§ **What is being asked**
Find the word "right" in the data. Return every line where it appears.

§ **Data extract**
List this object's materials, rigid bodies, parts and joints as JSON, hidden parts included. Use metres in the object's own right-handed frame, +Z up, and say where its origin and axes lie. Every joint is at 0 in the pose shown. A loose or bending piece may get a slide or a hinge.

==

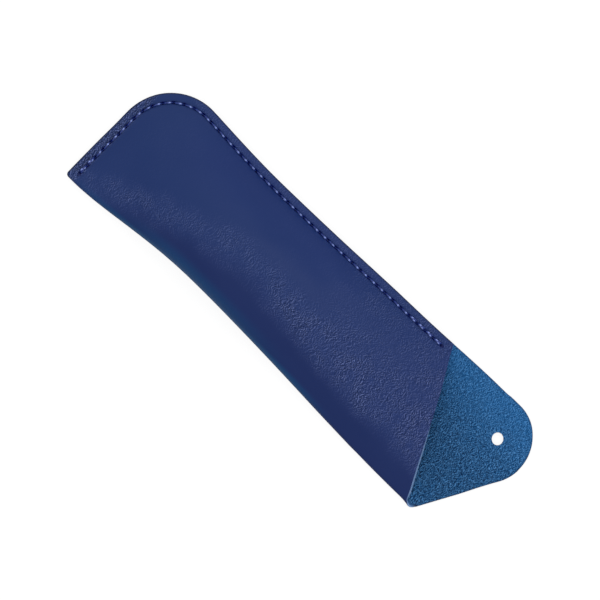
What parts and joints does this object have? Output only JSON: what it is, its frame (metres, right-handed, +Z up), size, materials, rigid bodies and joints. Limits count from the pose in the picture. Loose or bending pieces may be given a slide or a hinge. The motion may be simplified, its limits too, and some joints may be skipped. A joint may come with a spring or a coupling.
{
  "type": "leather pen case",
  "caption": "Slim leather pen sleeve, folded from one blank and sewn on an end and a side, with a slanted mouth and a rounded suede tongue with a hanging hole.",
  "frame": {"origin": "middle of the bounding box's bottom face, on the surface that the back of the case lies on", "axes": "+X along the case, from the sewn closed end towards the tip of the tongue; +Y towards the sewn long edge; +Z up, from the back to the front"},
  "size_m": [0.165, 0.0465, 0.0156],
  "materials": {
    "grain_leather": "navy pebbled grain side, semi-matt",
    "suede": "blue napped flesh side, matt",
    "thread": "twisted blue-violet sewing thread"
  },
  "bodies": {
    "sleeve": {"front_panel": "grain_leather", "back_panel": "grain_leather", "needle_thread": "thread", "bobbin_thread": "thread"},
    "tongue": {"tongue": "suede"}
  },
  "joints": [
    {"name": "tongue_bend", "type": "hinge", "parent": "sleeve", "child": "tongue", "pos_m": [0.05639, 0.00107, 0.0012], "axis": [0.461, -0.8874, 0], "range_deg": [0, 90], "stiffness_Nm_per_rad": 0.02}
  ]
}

§ **Exercise output**
List this object's materials, rigid bodies, parts and joints as JSON, hidden parts included. Use metres in the object's own right-handed frame, +Z up, and say where its origin and axes lie. Every joint is at 0 in the pose shown. A loose or bending piece may get a slide or a hinge.
What parts and joints does this object have? Output only JSON: what it is, its frame (metres, right-handed, +Z up), size, materials, rigid bodies and joints. Limits count from the pose in the picture. Loose or bending pieces may be given a slide or a hinge. The motion may be simplified, its limits too, and some joints may be skipped. A joint may come with a spring or a coupling.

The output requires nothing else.